What is asked ▸ Take the listing and print it in full, exactly as given.

■ ■ ■ ■ ■ ■ ■

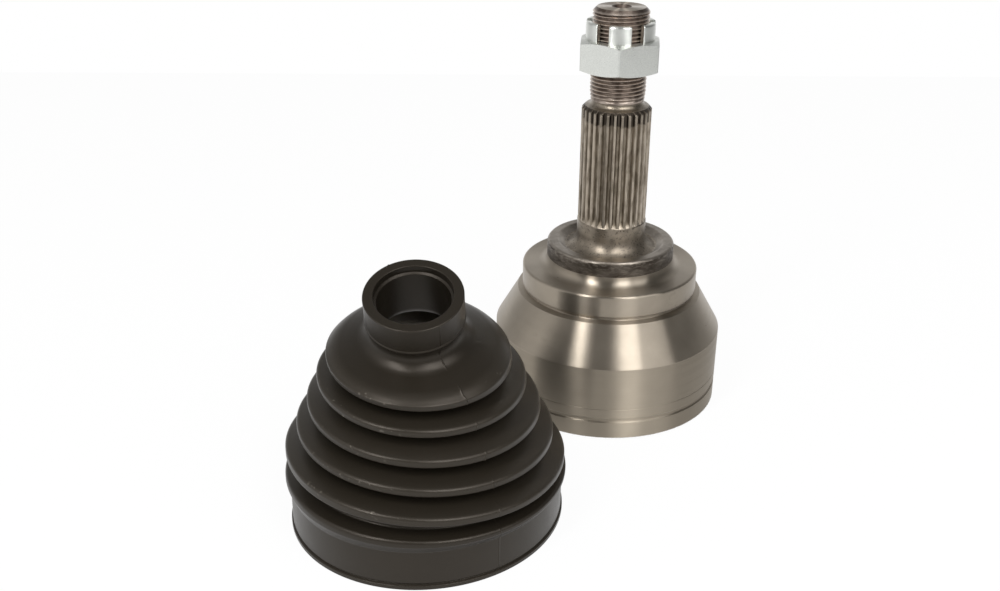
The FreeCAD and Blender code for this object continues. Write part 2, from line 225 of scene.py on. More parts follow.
class Finishes(bpy.types.PropertyGroup):
    """The colours of the part"""
    ground: colour("Ground steel", "Plain wall of the bell", "#a59b8c")
    turned: colour("Turned steel", "Cone and wide collar", "#a79d8f")
    scale: colour("Heat scale", "Dark upper collar", "#968e84")
    scale_dark: colour("Dark scale", "Darkest patches of heat scale", "#463f38")
    neck: colour("Neck steel", "Neck and dish", "#968c7e")
    spline: colour("Spline steel", "Tops of the spline teeth", "#b3a899")
    spline_dark: colour("Spline shade", "Grooves and stains of the spline", "#7a7062")
    thread: colour("Thread steel", "Crests of the thread", "#cfc1b5")
    thread_dark: colour("Thread shade", "Roots of the thread", "#5c5048")
    zinc: colour("Zinc plating", "Castle nut", "#e4e6e1")
    bearing: colour("Bearing steel", "Balls and inner race", "#a9a7a3")
    cage: colour("Cage steel", "Ball cage", "#5f5d5a")
    spring: colour("Spring steel", "Split ring", "#3d3d3e")
    rubber: colour("Boot rubber", "Boot", "#201c16")
    # colour of the crests: partly handling wear, partly a painted highlight
    rubber_worn_and_highlight: colour("Worn rubber", "Handled edges of the folds", "#2c2822")
    # also paints the dark inside of the folds pale: partly mould powder, partly painted fill light
    rubber_dust_and_painted_fill: colour("Dusted rubber", "Inside of the folds", "#8c867c")
    floor: colour("Floor", "Studio floor", "#fafafa")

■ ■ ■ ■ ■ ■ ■

Result below ▸
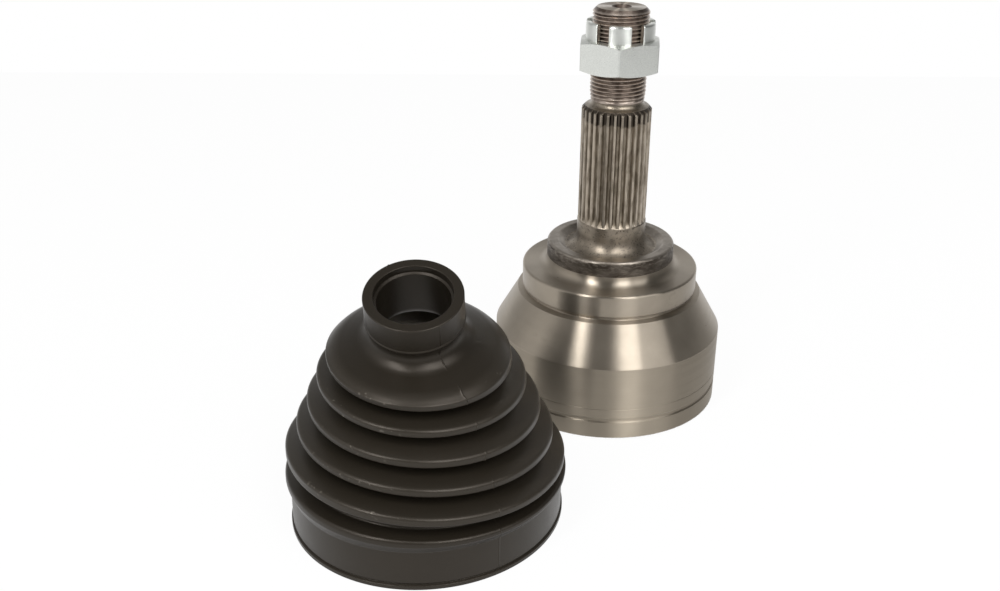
The FreeCAD and Blender code for this object continues. Write part 2, from line 225 of scene.py on. More parts follow.
class Finishes(bpy.types.PropertyGroup):
    """The colours of the part"""
    ground: colour("Ground steel", "Plain wall of the bell", "#a59b8c")
    turned: colour("Turned steel", "Cone and wide collar", "#a79d8f")
    scale: colour("Heat scale", "Dark upper collar", "#968e84")
    scale_dark: colour("Dark scale", "Darkest patches of heat scale", "#463f38")
    neck: colour("Neck steel", "Neck and dish", "#968c7e")
    spline: colour("Spline steel", "Tops of the spline teeth", "#b3a899")
    spline_dark: colour("Spline shade", "Grooves and stains of the spline", "#7a7062")
    thread: colour("Thread steel", "Crests of the thread", "#cfc1b5")
    thread_dark: colour("Thread shade", "Roots of the thread", "#5c5048")
    zinc: colour("Zinc plating", "Castle nut", "#e4e6e1")
    bearing: colour("Bearing steel", "Balls and inner race", "#a9a7a3")
    cage: colour("Cage steel", "Ball cage", "#5f5d5a")
    spring: colour("Spring steel", "Split ring", "#3d3d3e")
    rubber: colour("Boot rubber", "Boot", "#201c16")
    # colour of the crests: partly handling wear, partly a painted highlight
    rubber_worn_and_highlight: colour("Worn rubber", "Handled edges of the folds", "#2c2822")
    # also paints the dark inside of the folds pale: partly mould powder, partly painted fill light
    rubber_dust_and_painted_fill: colour("Dusted rubber", "Inside of the folds", "#8c867c")
    floor: colour("Floor", "Studio floor", "#fafafa")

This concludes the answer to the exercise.